What is "redacted"? Rumours stand for Emperors Childrens, but I dunno: we have a frechly released Primarch in resin for HH and I cannot see an alt version for 40K so soon. Merging the 2 ranges may make sense for this character but what about the other chaos primarchs? as HH is more or less in standby, hard to predict. My feeling would rather beon an utilitarin codex - Imperial agents for example. Someting that may maximize the cross investment between KT and 40K (Inquisitors, assassins, special units with no plan for full codex ever...)
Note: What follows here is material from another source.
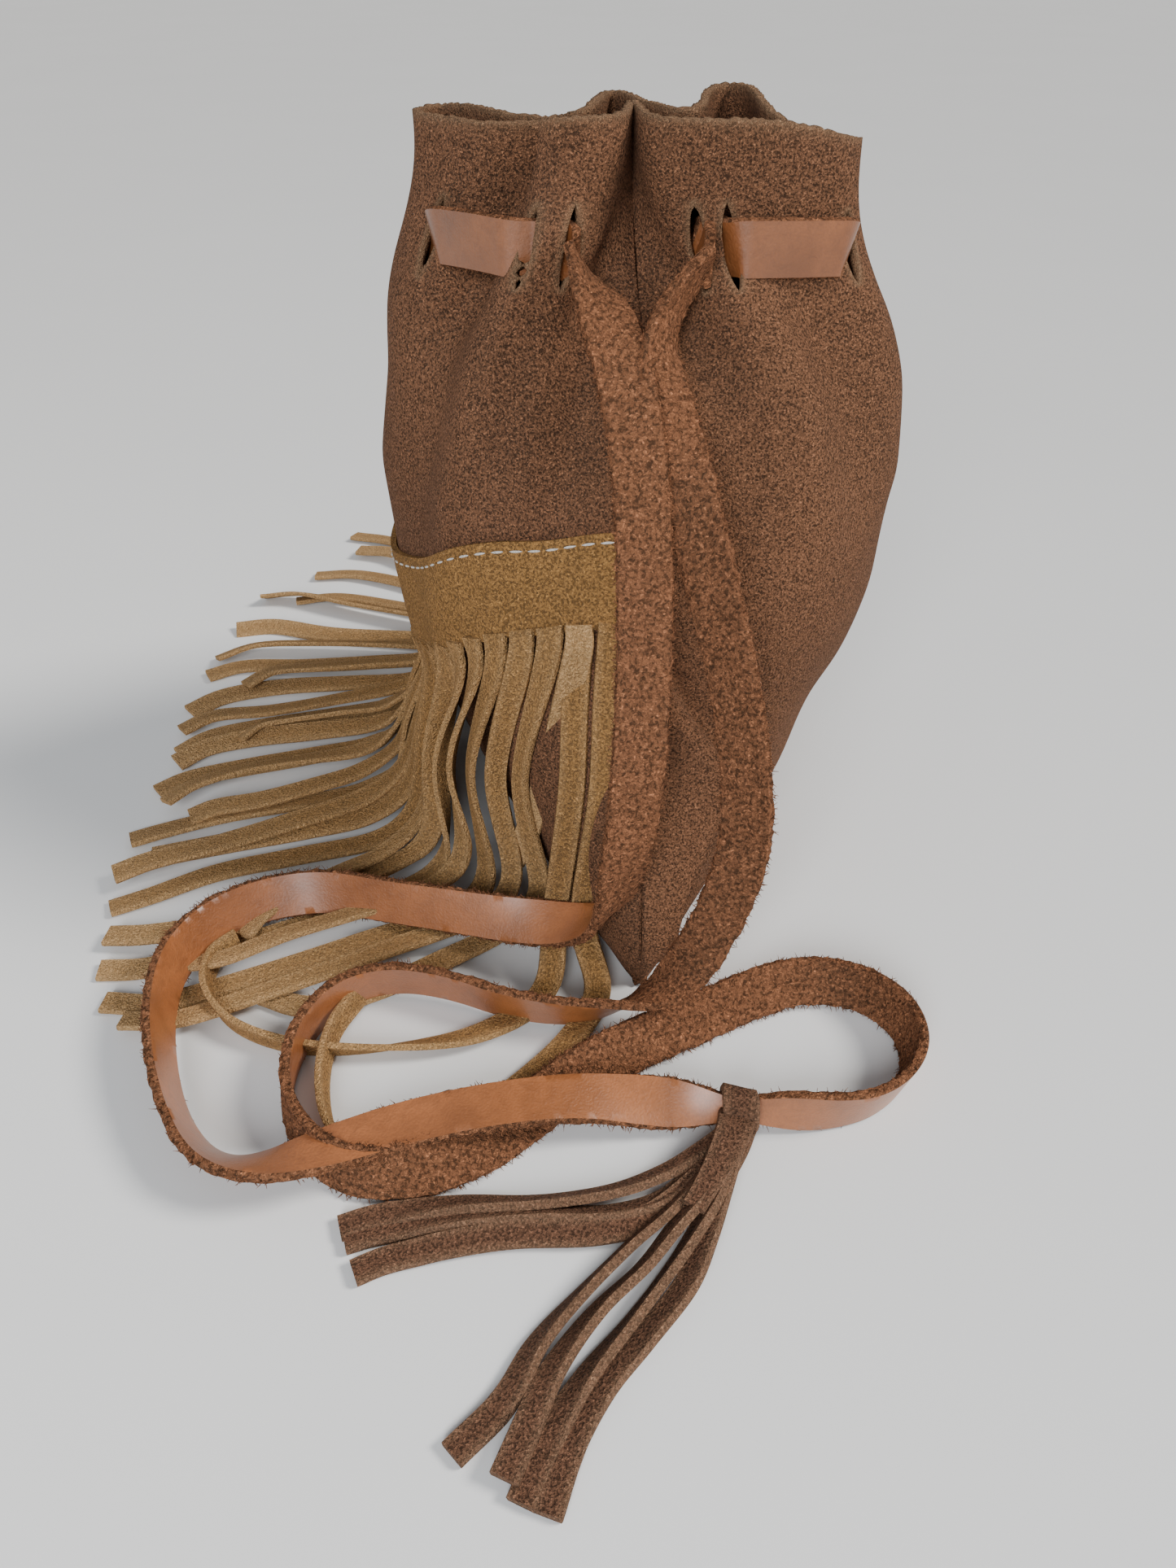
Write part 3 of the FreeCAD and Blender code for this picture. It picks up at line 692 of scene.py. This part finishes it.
def lip_gap(share):
    """How far a lip moves aside at a share of the slit's height."""
    return LIP_GAP * math.sin(math.pi * min(max(share, 0.0), 1.0)) ** 0.7


def cut_slits(bm, coords, side_name, heights):
    """Splits the slits open and spreads their lips."""
    columns = PANEL_COLUMNS + 1
    bm.verts.ensure_lookup_table()
    wear = bm.verts.layers.float.new("edge")
    top_row = coords.shape[0] - 1
    for row in range(coords.shape[0]):
        for column in range(columns):
            vert = bm.verts[row * columns + column]
            vert[wear] = float(np.exp(-(top_row - row) / 1.2))
    for slit in slit_columns(SIDES[side_name]):
        rows = [FLOOR_ROWS + k for k, h in enumerate(heights) if abs(h - LACE_LINE) <= SLIT_HALF + 0.4]
        first, last = rows[0], rows[-1]
        edges = []
        for row in range(first, last):
            pair = {row * columns + slit, (row + 1) * columns + slit}
            vert = bm.verts[row * columns + slit]
            edges += [edge for edge in vert.link_edges if {v.index for v in edge.verts} == pair]
        spread = 4
        for row in range(first - 2, last + 3):
            share = (row - first) / (last - first)
            open_by = lip_gap(share)
            for step in range(-spread, spread + 1):
                column = slit + step
                vert = bm.verts[row * columns + column]
                along = coords[row, column + 1] - coords[row, column - 1]
                along = along / np.linalg.norm(along)
                if step:
                    push = open_by * math.copysign(max(0.0, 1.0 - (abs(step) - 1) / spread), step)
                    vert.co += Vector(along * push * MM)
                near = math.exp(-abs(step) / 1.3) if -1 < share * (last - first) < last - first + 1 else 0.0
                vert[wear] = max(vert[wear], near)
        bm.verts.index_update()
        bmesh.ops.split_edges(bm, edges=edges)
        bm.verts.ensure_lookup_table()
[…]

While EC is rumoured either way, I wouldn't put any weight on FW Fulgrim release as the left hand does not talk to the right. I suspect that GW already made their money from FW Fulgrim so would eagerly release plastic Fulgrim to mop up those who held out...and those that want all the Fulgrims (except Clone Fulgrim...you'll never get an official model that I reckon*)

 

So yeah, EC may or may not come next year but Forge Worlds Fulgrim release will have had no bearing whatsoever.

 

*- Watch this age well...

Also the people who would buy 30k resin Fulgrim are not the same people who would buy plastic 40k Fulrim to go with an Emperor's Children army.

I would bet the overlap would be very low.

17 minutes ago, marspeople said:

Also the people who would buy 30k resin Fulgrim are not the same people who would buy plastic 40k Fulrim to go with an Emperor's Children army.

I would bet the overlap would be very low.

Agreed.
Fulgrim Ascended is more of a collectors piece than a standard unit.

 

Meanwhile has anyone seen a 40k World Eaters army without Angron?
The army has basically become Angron ft backup dancers.

6 minutes ago, marspeople said:

Also the people who would buy 30k resin Fulgrim are not the same people who would buy plastic 40k Fulrim to go with an Emperor's Children army.

I would bet the overlap would be very low.

 

Indeed, but mainly because Fulrim in resin is twice the price of a plastic Daemon Primarch... It is filtering a lot through adquisitive power. Yet I can´t help thinking that getting a resin exalted proimarch and potencialy a plastic daemon one is... an "interesting" strategy I do not necesarilly suscribe to.